** START OF PROVIDED RECORDS **

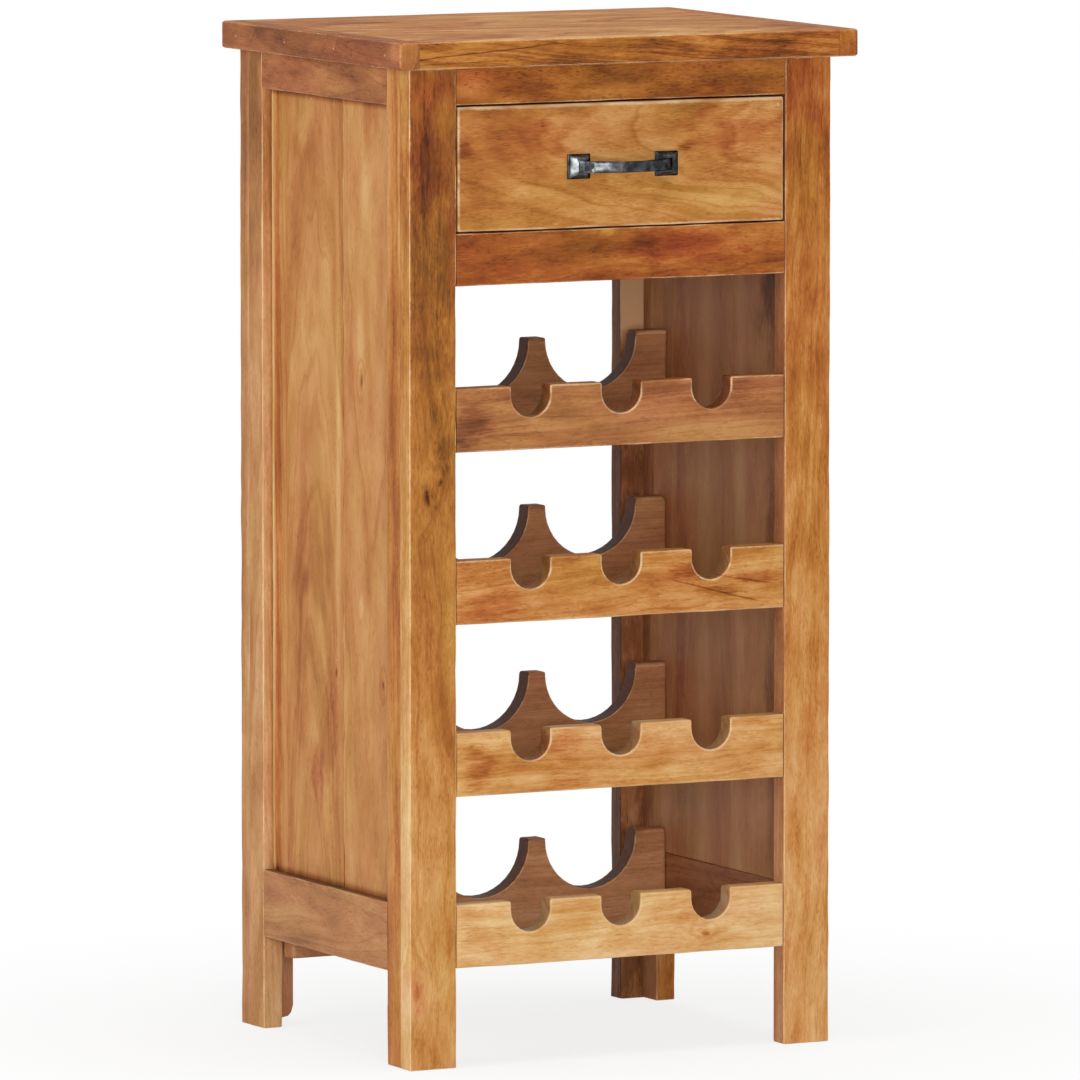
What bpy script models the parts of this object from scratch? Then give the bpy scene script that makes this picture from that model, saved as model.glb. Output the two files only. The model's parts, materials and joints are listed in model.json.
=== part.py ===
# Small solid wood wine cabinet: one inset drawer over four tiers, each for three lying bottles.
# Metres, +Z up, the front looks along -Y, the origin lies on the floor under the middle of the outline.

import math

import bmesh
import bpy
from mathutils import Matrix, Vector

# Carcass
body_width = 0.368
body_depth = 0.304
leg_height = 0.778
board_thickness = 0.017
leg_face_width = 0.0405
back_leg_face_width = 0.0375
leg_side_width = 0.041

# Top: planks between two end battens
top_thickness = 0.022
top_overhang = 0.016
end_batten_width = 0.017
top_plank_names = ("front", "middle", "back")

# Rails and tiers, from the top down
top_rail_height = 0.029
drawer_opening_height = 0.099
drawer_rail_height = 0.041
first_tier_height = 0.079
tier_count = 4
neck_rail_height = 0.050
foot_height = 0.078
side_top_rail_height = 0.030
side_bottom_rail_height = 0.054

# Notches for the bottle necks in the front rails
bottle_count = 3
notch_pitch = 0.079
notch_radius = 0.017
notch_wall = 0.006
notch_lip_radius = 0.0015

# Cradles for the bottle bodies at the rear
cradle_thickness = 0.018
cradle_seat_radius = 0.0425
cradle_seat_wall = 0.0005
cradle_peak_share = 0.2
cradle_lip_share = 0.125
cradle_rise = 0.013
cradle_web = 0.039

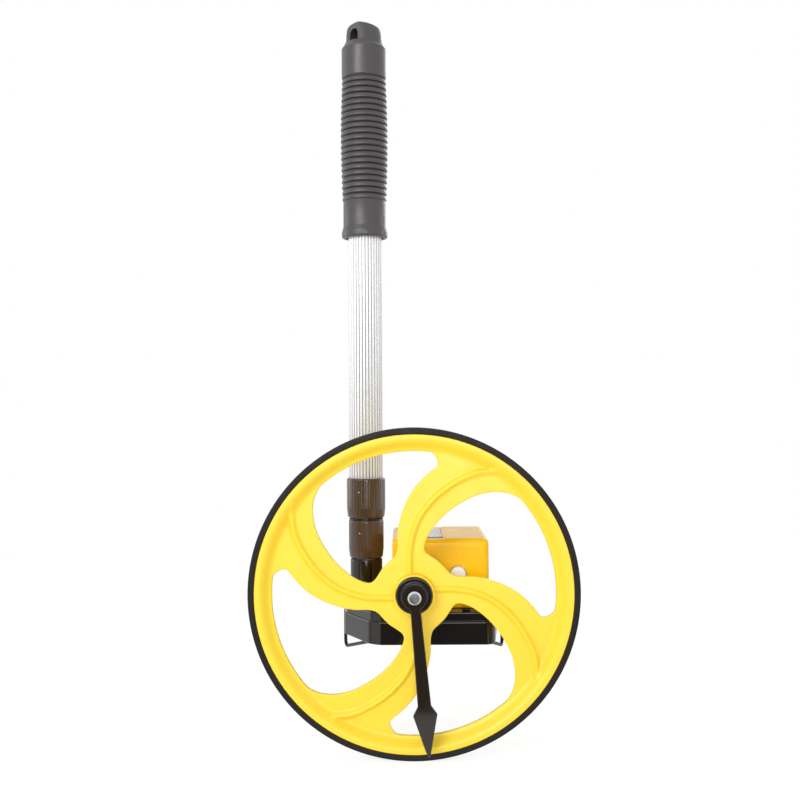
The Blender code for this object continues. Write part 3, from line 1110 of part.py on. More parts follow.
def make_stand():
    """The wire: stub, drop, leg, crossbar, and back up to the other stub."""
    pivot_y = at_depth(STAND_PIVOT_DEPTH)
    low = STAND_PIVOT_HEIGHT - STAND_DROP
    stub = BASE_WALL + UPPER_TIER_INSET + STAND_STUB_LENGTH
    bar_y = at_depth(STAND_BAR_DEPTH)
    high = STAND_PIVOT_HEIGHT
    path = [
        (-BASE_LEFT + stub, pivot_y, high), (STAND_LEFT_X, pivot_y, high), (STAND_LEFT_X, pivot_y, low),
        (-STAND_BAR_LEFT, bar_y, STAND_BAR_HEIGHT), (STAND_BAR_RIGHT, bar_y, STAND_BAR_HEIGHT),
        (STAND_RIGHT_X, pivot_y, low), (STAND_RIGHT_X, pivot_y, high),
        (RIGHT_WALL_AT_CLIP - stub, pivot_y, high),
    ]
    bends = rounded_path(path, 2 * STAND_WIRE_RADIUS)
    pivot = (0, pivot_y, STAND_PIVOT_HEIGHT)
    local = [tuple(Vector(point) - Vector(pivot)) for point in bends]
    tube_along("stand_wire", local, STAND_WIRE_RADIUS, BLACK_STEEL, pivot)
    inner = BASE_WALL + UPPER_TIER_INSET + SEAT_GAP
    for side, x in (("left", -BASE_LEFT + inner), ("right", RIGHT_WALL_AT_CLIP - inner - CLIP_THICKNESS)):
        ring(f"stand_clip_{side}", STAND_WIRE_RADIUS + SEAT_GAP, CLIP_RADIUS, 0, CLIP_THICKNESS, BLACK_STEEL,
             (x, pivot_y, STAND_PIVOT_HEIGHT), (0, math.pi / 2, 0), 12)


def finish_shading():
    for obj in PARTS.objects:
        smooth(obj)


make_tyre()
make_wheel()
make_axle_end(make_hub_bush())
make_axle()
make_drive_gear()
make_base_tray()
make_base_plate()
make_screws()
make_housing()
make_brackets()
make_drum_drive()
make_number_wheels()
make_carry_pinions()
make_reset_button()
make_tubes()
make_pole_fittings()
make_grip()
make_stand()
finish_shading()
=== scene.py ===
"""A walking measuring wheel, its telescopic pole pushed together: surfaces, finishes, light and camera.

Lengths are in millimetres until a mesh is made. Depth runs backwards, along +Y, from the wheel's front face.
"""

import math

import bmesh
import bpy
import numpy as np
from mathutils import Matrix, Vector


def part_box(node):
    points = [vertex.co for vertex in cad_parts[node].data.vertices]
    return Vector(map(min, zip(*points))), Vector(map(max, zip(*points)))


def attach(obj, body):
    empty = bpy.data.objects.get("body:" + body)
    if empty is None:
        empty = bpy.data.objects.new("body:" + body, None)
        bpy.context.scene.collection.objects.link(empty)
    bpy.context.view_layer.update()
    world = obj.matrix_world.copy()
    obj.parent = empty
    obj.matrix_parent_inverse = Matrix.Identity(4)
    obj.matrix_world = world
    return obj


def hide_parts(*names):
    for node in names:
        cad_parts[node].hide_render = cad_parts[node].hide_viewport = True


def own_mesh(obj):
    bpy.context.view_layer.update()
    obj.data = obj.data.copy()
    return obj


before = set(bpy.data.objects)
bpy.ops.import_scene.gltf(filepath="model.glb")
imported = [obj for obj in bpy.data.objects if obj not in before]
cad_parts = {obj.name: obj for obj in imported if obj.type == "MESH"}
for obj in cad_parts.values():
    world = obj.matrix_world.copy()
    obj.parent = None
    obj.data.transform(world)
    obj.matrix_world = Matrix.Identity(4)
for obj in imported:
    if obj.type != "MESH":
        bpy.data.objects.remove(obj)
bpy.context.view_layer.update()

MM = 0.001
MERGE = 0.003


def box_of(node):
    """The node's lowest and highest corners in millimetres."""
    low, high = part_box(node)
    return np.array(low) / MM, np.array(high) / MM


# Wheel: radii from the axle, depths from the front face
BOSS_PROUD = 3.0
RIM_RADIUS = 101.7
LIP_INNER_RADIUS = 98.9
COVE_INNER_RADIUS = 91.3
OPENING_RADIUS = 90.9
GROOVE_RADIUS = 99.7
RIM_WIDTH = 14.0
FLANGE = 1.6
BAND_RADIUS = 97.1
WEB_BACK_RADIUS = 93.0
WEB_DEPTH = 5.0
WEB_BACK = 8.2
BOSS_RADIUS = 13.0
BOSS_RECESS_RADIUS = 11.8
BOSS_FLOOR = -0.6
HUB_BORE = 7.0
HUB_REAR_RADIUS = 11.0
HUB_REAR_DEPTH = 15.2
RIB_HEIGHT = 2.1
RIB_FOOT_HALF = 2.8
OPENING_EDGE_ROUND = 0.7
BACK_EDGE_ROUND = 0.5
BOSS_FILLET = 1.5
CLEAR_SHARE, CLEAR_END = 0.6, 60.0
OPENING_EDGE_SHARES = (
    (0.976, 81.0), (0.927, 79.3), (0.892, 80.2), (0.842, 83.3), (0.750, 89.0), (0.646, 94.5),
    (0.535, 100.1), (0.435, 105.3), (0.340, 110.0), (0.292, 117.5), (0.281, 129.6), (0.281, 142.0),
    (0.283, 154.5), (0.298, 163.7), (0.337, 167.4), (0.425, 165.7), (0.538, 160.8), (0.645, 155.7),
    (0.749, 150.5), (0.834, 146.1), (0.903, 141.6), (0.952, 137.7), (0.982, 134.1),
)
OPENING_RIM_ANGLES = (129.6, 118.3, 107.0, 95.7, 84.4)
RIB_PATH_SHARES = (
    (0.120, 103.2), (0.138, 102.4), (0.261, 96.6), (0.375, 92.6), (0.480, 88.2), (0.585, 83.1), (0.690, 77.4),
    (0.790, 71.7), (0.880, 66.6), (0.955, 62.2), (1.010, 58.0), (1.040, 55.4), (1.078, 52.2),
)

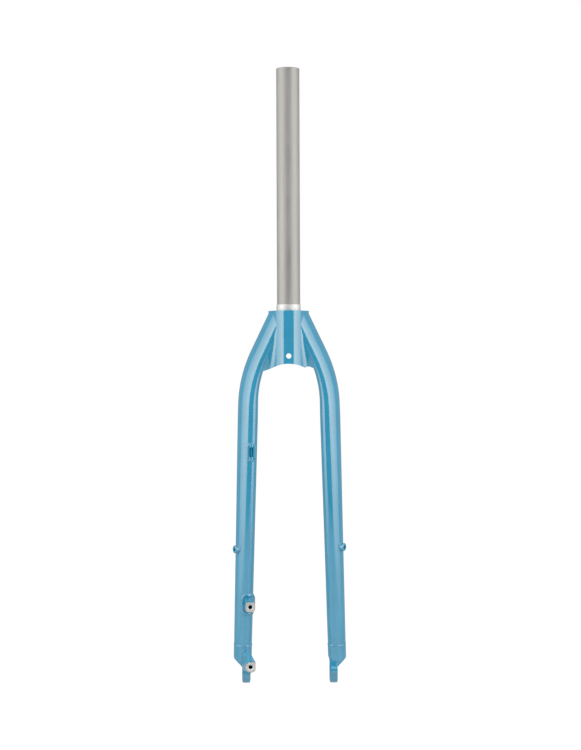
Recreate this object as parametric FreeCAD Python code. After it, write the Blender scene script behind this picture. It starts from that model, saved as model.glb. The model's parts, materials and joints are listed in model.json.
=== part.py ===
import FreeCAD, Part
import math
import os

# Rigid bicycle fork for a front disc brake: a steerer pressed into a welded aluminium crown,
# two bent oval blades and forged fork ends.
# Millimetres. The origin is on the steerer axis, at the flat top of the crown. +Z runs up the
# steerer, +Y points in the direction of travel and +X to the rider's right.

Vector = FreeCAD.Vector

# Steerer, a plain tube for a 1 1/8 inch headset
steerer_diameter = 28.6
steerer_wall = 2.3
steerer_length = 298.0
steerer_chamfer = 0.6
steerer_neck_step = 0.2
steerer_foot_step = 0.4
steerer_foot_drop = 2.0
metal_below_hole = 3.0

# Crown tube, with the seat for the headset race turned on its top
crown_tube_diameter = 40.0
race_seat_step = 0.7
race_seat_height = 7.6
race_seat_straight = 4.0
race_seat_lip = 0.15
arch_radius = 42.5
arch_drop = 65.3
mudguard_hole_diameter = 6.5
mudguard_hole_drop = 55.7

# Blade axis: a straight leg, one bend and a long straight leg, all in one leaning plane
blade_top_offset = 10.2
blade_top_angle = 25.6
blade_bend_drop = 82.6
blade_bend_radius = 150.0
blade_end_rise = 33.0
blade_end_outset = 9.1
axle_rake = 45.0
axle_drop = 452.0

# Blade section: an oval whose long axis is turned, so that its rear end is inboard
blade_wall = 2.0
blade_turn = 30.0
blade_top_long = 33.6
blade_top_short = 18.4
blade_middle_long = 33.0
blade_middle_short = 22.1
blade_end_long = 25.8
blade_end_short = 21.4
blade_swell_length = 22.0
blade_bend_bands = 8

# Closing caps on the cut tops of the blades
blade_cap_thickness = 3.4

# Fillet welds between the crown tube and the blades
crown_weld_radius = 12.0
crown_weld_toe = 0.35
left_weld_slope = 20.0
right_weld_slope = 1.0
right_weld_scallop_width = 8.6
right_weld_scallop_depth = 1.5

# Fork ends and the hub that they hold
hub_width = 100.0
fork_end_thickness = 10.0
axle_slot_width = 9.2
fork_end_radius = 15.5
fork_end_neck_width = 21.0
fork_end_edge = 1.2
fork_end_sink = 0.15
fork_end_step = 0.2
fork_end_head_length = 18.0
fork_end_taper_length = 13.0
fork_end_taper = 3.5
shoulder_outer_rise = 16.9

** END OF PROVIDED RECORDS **

## THE REQUEST
Locate all lines holding the word "that", then copy them out.

## TASK OUTPUT
What bpy script models the parts of this object from scratch? Then give the bpy scene script that makes this picture from that model, saved as model.glb. Output the two files only. The model's parts, materials and joints are listed in model.json.
Recreate this object as parametric FreeCAD Python code. After it, write the Blender scene script behind this picture. It starts from that model, saved as model.glb. The model's parts, materials and joints are listed in model.json.
# Blade section: an oval whose long axis is turned, so that its rear end is inboard
# Fork ends and the hub that they hold